**What you are asked to do**
For this exercise, return only the lines from the line containing "tact_switches();" through the line containing "X_AXIS = Vector((1, 0, 0))", both ends included, exactly as they are.

Collection entries
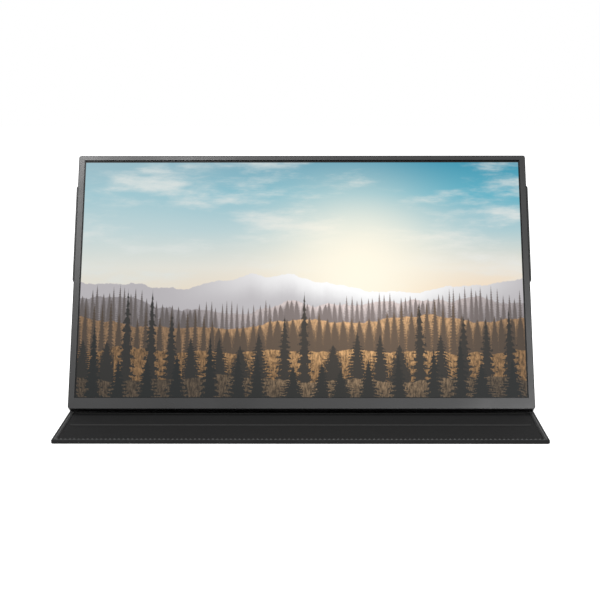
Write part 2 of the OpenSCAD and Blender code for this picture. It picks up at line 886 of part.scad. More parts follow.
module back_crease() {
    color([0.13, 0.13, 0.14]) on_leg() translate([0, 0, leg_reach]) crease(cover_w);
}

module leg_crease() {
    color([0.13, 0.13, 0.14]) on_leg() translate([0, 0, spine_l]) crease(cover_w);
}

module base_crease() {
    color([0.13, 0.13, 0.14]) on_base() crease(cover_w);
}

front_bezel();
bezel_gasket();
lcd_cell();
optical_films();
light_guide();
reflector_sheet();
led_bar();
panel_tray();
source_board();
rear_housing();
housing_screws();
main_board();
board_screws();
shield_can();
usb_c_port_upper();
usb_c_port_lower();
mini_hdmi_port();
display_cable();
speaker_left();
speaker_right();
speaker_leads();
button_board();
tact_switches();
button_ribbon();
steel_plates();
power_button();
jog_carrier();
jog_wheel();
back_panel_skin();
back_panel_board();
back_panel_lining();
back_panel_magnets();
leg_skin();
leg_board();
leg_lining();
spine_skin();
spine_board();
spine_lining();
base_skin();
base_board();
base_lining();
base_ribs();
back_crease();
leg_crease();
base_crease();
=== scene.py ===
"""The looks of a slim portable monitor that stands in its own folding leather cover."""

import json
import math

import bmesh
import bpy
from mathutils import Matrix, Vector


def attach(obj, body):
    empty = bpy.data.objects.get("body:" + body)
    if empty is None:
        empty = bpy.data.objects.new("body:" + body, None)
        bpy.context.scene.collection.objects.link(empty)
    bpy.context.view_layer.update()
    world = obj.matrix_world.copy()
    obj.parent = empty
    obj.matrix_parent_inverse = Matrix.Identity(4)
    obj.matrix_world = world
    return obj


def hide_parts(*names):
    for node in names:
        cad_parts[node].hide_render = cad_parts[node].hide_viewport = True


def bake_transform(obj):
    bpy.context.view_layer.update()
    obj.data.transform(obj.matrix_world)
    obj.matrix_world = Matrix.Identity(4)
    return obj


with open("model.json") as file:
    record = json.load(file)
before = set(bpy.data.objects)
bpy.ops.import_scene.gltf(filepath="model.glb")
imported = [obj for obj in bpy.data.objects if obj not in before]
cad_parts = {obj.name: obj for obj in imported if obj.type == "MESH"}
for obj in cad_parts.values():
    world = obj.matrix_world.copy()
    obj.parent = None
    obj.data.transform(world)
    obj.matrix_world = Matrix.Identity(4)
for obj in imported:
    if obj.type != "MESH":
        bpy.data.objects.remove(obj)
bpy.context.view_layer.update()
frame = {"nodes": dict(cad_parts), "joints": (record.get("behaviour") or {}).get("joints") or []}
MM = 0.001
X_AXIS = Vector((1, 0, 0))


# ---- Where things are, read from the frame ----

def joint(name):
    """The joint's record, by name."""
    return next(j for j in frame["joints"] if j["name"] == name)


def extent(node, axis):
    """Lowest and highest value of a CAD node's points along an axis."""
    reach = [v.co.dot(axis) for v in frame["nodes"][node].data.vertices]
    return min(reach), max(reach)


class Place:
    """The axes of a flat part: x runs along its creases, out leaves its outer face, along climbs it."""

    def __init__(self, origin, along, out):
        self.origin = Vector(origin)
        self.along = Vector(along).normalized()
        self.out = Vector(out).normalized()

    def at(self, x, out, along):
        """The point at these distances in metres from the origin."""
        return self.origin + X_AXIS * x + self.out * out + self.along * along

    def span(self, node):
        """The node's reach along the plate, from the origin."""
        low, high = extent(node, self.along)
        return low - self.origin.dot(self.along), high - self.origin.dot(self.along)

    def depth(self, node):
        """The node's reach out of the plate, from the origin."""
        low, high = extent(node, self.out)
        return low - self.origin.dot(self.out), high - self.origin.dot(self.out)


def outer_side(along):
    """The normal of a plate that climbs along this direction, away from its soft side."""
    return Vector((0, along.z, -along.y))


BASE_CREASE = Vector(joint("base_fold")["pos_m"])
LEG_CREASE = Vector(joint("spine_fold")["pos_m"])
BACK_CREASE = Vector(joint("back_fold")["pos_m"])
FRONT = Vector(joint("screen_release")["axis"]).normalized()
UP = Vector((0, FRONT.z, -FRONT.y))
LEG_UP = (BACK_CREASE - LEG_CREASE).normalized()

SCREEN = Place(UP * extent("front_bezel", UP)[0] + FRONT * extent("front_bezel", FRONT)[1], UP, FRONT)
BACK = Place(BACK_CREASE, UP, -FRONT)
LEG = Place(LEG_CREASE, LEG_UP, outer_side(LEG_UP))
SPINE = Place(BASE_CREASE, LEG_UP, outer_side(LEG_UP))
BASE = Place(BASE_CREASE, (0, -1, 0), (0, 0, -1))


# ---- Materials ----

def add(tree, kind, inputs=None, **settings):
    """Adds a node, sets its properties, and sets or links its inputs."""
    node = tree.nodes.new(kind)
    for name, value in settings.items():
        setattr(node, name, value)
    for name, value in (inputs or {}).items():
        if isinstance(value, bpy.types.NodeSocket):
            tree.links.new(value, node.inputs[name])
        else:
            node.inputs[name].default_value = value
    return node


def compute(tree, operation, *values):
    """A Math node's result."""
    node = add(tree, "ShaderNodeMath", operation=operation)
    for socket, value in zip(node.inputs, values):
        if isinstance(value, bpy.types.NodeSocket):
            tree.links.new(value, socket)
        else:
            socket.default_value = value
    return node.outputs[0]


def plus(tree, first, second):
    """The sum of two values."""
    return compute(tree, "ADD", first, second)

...

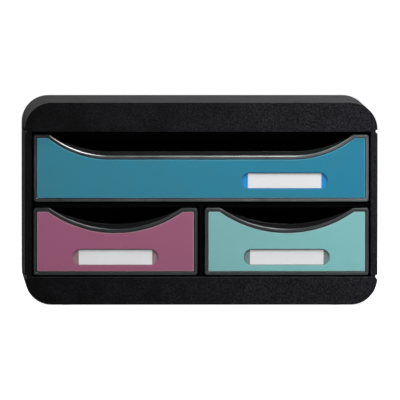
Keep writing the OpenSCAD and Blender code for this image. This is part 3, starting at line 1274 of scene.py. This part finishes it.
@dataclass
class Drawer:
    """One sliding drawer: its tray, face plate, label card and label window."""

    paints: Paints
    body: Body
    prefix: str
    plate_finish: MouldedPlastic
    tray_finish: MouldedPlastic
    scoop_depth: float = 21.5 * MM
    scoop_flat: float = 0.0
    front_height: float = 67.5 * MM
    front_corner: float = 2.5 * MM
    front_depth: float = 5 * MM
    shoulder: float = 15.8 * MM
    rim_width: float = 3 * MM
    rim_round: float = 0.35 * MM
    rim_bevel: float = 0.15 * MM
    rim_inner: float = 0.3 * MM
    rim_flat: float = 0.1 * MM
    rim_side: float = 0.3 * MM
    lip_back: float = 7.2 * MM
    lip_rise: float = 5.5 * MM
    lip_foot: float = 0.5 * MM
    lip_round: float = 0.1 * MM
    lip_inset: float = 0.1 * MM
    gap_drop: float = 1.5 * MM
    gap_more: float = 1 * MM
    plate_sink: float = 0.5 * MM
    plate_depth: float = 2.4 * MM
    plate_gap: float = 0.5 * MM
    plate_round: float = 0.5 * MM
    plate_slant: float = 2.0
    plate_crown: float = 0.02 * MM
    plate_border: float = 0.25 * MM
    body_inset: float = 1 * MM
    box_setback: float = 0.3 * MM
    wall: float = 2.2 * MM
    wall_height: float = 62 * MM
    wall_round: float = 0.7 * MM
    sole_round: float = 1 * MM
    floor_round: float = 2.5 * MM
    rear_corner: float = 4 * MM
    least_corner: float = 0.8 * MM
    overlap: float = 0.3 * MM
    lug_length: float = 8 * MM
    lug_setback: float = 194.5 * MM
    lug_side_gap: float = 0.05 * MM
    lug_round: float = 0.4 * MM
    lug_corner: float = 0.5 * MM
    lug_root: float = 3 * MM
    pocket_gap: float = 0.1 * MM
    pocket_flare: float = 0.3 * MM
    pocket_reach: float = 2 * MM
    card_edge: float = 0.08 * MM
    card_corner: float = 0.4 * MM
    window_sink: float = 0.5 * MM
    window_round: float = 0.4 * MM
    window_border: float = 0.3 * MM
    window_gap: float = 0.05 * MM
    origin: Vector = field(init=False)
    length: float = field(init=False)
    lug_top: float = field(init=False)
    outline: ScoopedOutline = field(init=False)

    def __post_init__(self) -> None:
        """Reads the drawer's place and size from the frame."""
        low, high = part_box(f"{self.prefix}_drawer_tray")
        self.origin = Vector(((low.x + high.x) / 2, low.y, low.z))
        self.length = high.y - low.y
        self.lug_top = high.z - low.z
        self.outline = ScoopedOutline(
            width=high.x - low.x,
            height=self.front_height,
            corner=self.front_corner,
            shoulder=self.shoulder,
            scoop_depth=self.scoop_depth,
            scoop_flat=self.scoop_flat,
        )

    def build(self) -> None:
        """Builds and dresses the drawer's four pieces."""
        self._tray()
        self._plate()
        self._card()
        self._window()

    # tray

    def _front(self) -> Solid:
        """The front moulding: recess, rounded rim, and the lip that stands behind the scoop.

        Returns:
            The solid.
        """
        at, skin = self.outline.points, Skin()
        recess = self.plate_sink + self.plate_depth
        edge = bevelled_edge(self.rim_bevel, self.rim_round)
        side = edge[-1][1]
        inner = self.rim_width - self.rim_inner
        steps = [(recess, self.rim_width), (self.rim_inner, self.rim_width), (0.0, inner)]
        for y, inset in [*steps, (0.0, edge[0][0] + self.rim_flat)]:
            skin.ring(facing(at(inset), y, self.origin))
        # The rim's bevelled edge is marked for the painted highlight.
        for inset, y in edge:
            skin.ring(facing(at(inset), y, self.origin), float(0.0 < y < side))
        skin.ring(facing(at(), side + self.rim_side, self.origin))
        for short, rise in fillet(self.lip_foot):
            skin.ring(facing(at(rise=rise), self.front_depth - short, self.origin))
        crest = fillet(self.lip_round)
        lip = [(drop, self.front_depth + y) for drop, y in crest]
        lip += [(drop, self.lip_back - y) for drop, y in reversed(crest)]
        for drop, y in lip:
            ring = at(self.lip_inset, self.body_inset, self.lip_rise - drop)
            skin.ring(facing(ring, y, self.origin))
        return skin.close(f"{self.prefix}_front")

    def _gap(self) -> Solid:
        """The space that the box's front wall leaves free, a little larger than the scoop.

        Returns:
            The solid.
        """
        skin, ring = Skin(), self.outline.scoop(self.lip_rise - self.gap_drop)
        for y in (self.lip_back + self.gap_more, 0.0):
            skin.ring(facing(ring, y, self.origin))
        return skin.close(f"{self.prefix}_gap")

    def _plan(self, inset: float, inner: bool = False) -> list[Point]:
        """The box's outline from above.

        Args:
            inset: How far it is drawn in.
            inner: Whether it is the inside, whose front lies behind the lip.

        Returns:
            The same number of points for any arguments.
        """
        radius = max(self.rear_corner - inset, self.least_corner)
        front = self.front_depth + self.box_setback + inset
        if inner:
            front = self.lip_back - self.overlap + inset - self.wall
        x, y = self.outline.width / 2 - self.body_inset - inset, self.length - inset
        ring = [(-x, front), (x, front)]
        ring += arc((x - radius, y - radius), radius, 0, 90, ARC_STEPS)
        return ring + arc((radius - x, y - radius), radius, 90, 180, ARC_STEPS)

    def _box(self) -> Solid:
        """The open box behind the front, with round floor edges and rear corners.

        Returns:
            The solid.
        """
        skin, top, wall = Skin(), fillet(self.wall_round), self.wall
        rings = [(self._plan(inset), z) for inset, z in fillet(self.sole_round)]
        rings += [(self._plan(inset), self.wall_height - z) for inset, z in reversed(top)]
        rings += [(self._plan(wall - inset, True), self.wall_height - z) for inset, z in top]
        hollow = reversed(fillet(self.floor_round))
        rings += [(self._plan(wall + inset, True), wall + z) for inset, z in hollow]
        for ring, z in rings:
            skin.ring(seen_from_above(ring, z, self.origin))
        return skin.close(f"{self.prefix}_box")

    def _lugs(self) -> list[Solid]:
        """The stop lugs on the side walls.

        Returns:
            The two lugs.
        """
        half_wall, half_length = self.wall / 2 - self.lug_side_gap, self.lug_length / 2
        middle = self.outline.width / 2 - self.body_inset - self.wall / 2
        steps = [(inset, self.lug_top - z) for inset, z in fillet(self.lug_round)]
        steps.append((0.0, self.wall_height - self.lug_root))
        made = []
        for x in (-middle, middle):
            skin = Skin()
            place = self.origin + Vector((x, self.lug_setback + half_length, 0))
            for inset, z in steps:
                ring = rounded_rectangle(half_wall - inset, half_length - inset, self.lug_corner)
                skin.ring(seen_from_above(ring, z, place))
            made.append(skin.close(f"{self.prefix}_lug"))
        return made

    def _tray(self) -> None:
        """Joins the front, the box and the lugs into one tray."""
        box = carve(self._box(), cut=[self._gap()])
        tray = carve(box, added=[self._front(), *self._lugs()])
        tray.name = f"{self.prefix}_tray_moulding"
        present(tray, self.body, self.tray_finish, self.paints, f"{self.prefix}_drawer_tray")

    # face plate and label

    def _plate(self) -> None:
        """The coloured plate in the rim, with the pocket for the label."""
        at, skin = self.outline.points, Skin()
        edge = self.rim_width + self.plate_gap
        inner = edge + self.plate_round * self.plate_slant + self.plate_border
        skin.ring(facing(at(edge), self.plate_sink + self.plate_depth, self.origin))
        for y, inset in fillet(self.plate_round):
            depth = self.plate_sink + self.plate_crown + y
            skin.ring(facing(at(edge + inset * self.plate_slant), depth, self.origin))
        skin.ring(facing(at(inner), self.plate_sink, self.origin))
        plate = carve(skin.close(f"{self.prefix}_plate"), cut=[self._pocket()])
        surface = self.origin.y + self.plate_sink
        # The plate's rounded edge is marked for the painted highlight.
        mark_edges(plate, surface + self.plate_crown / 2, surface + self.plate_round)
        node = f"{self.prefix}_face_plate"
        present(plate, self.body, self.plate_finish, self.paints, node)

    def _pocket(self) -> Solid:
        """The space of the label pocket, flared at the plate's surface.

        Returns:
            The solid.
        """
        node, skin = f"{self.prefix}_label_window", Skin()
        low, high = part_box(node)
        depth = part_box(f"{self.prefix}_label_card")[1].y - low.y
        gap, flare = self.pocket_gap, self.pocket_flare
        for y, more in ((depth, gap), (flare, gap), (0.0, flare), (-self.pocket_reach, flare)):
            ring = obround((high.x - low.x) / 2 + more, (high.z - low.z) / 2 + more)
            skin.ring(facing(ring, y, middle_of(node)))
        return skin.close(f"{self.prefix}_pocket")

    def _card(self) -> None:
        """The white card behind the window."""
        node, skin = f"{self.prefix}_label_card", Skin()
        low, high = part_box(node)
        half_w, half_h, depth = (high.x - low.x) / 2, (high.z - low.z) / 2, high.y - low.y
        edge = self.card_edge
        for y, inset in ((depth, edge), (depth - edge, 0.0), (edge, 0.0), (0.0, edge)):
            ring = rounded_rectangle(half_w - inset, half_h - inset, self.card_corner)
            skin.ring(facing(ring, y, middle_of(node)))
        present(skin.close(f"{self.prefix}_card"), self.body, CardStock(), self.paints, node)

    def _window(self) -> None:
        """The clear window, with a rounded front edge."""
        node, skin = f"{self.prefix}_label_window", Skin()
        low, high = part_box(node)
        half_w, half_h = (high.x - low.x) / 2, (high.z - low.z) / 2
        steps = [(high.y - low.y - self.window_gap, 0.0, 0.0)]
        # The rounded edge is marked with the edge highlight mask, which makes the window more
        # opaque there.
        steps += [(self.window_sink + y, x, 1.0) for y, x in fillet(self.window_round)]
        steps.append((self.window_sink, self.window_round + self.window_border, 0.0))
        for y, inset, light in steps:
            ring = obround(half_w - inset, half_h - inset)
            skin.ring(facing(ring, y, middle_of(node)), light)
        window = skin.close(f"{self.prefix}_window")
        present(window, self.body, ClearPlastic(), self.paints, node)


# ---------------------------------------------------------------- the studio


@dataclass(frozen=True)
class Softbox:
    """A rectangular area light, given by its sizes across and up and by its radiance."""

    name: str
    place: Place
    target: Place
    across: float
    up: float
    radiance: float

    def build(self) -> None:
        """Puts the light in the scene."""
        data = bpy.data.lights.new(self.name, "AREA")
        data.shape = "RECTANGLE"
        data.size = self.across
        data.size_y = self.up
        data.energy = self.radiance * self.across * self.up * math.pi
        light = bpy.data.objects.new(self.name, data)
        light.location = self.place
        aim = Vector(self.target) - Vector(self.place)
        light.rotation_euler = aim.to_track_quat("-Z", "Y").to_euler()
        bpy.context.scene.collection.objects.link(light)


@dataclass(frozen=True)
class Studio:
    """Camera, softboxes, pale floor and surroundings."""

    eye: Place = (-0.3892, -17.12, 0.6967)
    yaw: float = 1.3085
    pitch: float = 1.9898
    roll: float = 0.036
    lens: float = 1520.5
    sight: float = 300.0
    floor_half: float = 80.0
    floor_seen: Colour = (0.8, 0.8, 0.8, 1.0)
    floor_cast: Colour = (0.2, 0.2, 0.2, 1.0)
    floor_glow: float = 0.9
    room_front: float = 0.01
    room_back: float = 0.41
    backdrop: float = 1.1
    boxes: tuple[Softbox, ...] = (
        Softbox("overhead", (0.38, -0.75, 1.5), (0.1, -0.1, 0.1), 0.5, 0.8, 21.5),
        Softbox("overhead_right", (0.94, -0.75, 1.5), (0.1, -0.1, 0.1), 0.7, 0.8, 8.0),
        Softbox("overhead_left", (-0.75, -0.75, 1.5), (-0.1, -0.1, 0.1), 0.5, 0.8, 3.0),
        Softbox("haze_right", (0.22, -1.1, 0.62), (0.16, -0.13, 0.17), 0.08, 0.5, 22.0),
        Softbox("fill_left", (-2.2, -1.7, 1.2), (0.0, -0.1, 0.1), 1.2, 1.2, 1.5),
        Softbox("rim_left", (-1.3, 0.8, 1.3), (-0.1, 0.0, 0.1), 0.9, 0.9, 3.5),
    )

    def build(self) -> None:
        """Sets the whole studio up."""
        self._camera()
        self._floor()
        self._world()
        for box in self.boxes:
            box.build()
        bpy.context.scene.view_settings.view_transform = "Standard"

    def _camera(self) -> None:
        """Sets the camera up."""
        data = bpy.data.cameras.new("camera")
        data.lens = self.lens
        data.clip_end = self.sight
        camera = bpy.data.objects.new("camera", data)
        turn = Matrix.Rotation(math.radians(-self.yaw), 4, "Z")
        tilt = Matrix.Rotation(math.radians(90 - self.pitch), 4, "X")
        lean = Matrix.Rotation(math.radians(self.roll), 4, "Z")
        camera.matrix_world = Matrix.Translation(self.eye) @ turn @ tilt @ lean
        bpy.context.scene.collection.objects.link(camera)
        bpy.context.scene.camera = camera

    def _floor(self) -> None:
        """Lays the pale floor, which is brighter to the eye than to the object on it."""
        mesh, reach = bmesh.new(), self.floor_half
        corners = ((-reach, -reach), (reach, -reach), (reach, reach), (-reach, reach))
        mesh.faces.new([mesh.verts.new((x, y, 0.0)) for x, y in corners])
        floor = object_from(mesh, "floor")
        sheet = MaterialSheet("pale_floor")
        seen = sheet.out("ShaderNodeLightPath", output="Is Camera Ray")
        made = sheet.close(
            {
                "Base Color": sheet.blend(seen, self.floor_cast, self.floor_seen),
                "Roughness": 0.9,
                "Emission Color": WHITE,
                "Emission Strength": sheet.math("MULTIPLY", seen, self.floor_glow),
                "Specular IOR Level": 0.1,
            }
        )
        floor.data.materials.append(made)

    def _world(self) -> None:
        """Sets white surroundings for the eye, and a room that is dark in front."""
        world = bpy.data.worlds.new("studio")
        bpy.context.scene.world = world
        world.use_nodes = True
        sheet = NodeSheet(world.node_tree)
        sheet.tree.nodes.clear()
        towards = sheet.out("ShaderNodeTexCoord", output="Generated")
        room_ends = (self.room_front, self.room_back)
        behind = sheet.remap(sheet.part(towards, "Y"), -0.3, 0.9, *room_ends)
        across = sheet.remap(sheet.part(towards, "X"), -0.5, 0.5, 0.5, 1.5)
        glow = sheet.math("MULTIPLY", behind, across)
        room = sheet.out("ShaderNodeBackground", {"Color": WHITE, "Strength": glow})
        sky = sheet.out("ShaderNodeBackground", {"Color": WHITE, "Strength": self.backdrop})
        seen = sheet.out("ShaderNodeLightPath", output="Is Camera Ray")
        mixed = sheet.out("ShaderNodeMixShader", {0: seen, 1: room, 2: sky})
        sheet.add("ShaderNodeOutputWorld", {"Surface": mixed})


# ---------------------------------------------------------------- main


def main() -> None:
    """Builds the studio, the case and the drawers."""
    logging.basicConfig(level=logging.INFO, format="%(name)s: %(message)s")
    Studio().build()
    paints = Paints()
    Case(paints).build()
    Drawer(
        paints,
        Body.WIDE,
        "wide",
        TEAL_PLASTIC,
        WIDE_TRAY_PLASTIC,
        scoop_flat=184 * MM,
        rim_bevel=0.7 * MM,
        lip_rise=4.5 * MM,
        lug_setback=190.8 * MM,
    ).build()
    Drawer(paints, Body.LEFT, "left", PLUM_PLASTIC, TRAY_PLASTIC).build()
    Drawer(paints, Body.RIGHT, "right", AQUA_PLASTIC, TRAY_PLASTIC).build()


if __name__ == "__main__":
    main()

**Exercise response**
tact_switches();
button_ribbon();
steel_plates();
power_button();
jog_carrier();
jog_wheel();
back_panel_skin();
back_panel_board();
back_panel_lining();
back_panel_magnets();
leg_skin();
leg_board();
leg_lining();
spine_skin();
spine_board();
spine_lining();
base_skin();
base_board();
base_lining();
base_ribs();
back_crease();
leg_crease();
base_crease();
=== scene.py ===
"""The looks of a slim portable monitor that stands in its own folding leather cover."""

import json
import math

import bmesh
import bpy
from mathutils import Matrix, Vector


def attach(obj, body):
    empty = bpy.data.objects.get("body:" + body)
    if empty is None:
        empty = bpy.data.objects.new("body:" + body, None)
        bpy.context.scene.collection.objects.link(empty)
    bpy.context.view_layer.update()
    world = obj.matrix_world.copy()
    obj.parent = empty
    obj.matrix_parent_inverse = Matrix.Identity(4)
    obj.matrix_world = world
    return obj


def hide_parts(*names):
    for node in names:
        cad_parts[node].hide_render = cad_parts[node].hide_viewport = True


def bake_transform(obj):
    bpy.context.view_layer.update()
    obj.data.transform(obj.matrix_world)
    obj.matrix_world = Matrix.Identity(4)
    return obj


with open("model.json") as file:
    record = json.load(file)
before = set(bpy.data.objects)
bpy.ops.import_scene.gltf(filepath="model.glb")
imported = [obj for obj in bpy.data.objects if obj not in before]
cad_parts = {obj.name: obj for obj in imported if obj.type == "MESH"}
for obj in cad_parts.values():
    world = obj.matrix_world.copy()
    obj.parent = None
    obj.data.transform(world)
    obj.matrix_world = Matrix.Identity(4)
for obj in imported:
    if obj.type != "MESH":
        bpy.data.objects.remove(obj)
bpy.context.view_layer.update()
frame = {"nodes": dict(cad_parts), "joints": (record.get("behaviour") or {}).get("joints") or []}
MM = 0.001
X_AXIS = Vector((1, 0, 0))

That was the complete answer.